Aggressive pika behind us we crossed over the pass, nervous for what else lay ahead. On the other side of the pass we found snow. We thought we had found a lot of snow at one point when we managed to loose the trail but on the other side of that patch the trail was located and it turned out to be our last snow patch of the day. The clouds hovered right above us and we walked through dripping trees next to a large basin. Or we assumed it was a large basin – couldn’t see much.
Finally we rounded a corner and started down in earnest when suddenly Molly shouted from the lead, “WOAH!” I thought for sure we were about to die via pika or bear fang but when I looked up I was greeted by the sudden view of mountains ahead of us. Blue sky was visible as the clouds pulled back from the surrounding peaks and everything was green. We stood, mouths agape. Nothing like a sudden North Cascades view to take your breath away. After continuing a little further we discovered the views only improved because the trees downhill of the trail disappeared and we were awarded with expansive views down the valley basin. We could see our trail, steadily loosing elevation, stretching out in front of us until the valley curved away from us into mystery.
The switchbacks down were much shorter than the switchbacks we had encountered on the way up but before we could start our traverse we had to navigate a tricky water crossing first. No surprise there – you always have to pay the piper (Is this a saying? I feel like I am making up sayings right and left). Once on the traverse we couldn’t help continually glancing back at the amazing view behind us of Magic Mountain.
It was during one of those glances that I remembered something! “Oh my god! It’s solstice – we have to hike naked!” I stopped and with complete conviction started removing my clothes. Molly, who seemed a little bit taken aback laughed and started to do the same. She admitted that if I had even slightly hesitated with that suggestion she probably wouldn’t have been on board. But honestly, hiking naked is a trail tradition that I have long wanted to participate in, for me there wasn’t any hesitation at all.

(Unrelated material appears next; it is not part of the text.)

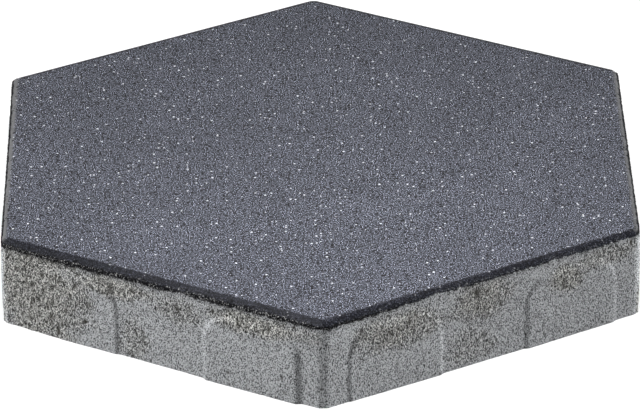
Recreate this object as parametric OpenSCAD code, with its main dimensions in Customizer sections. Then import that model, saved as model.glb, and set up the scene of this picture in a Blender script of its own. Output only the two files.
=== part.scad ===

Clothing removed and backpacks back on we headed down the trail and immediately discovered that hiking naked didn’t feel weird at all. In fact it felt completely normal. And great. Amazing actually. The breeze was just the right temperature and now that ALL of our skin was privy to it I truly felt one with nature, one with the air, I could have slipped right into nothingness and not noticed a thing. We hiked like this for a while, breathing deeply and sighing contentedly. Eventually a couple logs we had to scramble over and some brushy sections made naked hiking less than ideal and we put our clothes back on but we felt fulfilled. We had celebrated solstice and we had done it right.
Other noteworthy moments involved a snake that scared the shit out of Molly, a really cool new bridge that the Park Service had clearly just installed and the fact that we saw NO other people on trail. We meandered downhill through different ecological niches, leaving wild flowers and slide alders behind and entering tall stands of fir and hemlock. The river ran along next to us the whole time and sometimes we actually ran along next to it. Although our goal had been to run we found that we were making excellent time and so the pressure to jog was less. The trail was pretty wide and we were often able to walk alongside each other, making conversation easy. Oh, and we saw about twenty piles of bear poop. Some very fresh.
We knew we were getting near the end when we crossed Bridge Creek – the most idyllic little river with white water dropping into impossibly clear pools of aquamarine. Had we not been hankering to get to the car we might have stopped for a dip. After Bridge Creek we had to start navigating. Marieke had given us some directions to get to the car but honestly, without being on the ground they were pretty confusing. Even in the flesh we managed to go down the wrong trail for a hot second before determining we had read them incorrectly.
Finally we popped out on to the Stehekin Valley Road and wah-la! Right there in front of us, the tan vehicle that Marieke had promised us. Although it wasn’t quite what she had described… She said she would leave a tan sedan but this was a tan Toyota Tacoma. We pulled on the door handle to find it open and located the keys in the center console. She had promised to leave them on the dashboard. Something just didn’t feel right. We decided to continue down the road a little further and to our embarrassment discovered THE tan sedan only two minutes further on. Thank goodness we didn’t take the wrong car! Inside the car was a lovely note from Marieke, the keys and two PBRs, which were pleasantly warm. There aren’t any rules, or law enforcement for that matter, in Stehekin so we popped them open and cruised towards town at 25 miles an hour.
As we drove we were reliving our day and our incredible luck that we hadn’t run into a bear on trail considering how much bear evidence we had found. Just at that moment we saw a giant black shape sprinting up the road ahead of us and sure enough, a massive black bear bolted off into the woods. What are the odds. The rest of the car ride was uneventful – we kept our eyes peeled for thruhikers at High Bridge but just saw a bunch of tourists waiting for the shuttle. When we turned the corner into the Yurt Village where Marieke and Wade live we found Marieke, doing excited jumping jacks on the lawn and waving to us. Mission accomplished.
We were immediately rewarded with more beer, an adorable puppy named Bonnie and a delicious cold, spicy cashew noodle dish. After dinner we went to Friday Night Club at the Trailer Park and hung out with the seven young locals that were currently in town. We learned about paragliding and tiny homes and continued to feel our bodies get sorer and sorer. It felt good to fall onto a sleeping pad that night with a couple ibuprofen rattling around in our bellies.